In addition, the attitude of the militarist Japan goes back as far as
the late 1800s. First, it was in 1894-5 or thereabouts: you could see
photos from history books (in the United States) of Japanese soldiers
posing with the decapitated bodies of the indigenous fighters they'd
just executed. I've just consulted one which shows the bodies lying
at the feet of the Japanese soldiers, facing the camera, and the four
severed heads of the executed Chinese lying closest to the foreground.
One of the Japanese soldiers were shown wiping the blood of his victim
off from his sword as he smiled. And there are three other soldiers
wearing similar uniforms, carrying long swords in the picture. (There
were also 5 Chinese soldiers standing grim-faced in the back row.)
And that was the aftermath of the Boxers' Rebellion. [Sterling
Professor Jonathan D. Spence (Yale) and (wife and also Yale teacher)
Amping Chin, Random House, 1996]
The Boxers were ignorant; they thought that with their bare hands,
their bravery, and their righteousness, heaven would help them defeat
the foreigners, which included the Japanese. They were dead wrong.

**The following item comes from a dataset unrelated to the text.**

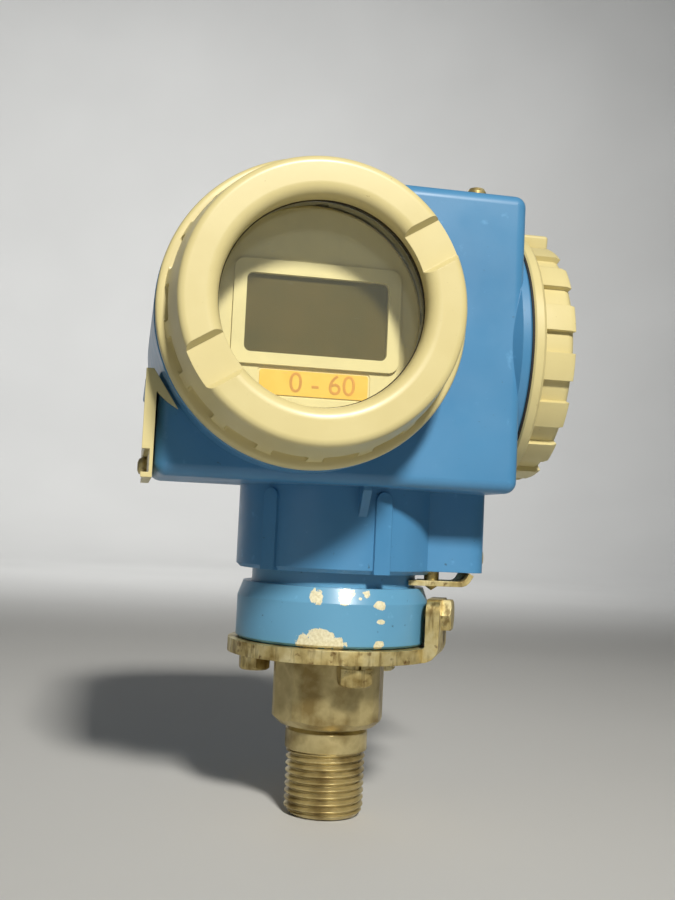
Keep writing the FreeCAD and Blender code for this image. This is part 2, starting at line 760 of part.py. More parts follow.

And the impotent Chinese government at the time was forced to have its
soldiers stand there and watch with utter humiliation the barbarous
execution of their own fellowmen. (And the beheading then ran a
parallel to the contemporary beheadings that recently took place in
Iraq.)
But that was only the beginning. On May 4th, 1919, roughly 6 months
after the armistice in November the previous year (1918) was signed in
Versailles as Germany was defeated in WWI and exactly 2 months before
our own Independence Day (July 4th), the Chinese students organized a
large protest which few in the west today are aware of but which
completely changed the psyche of the Chinese people ever since.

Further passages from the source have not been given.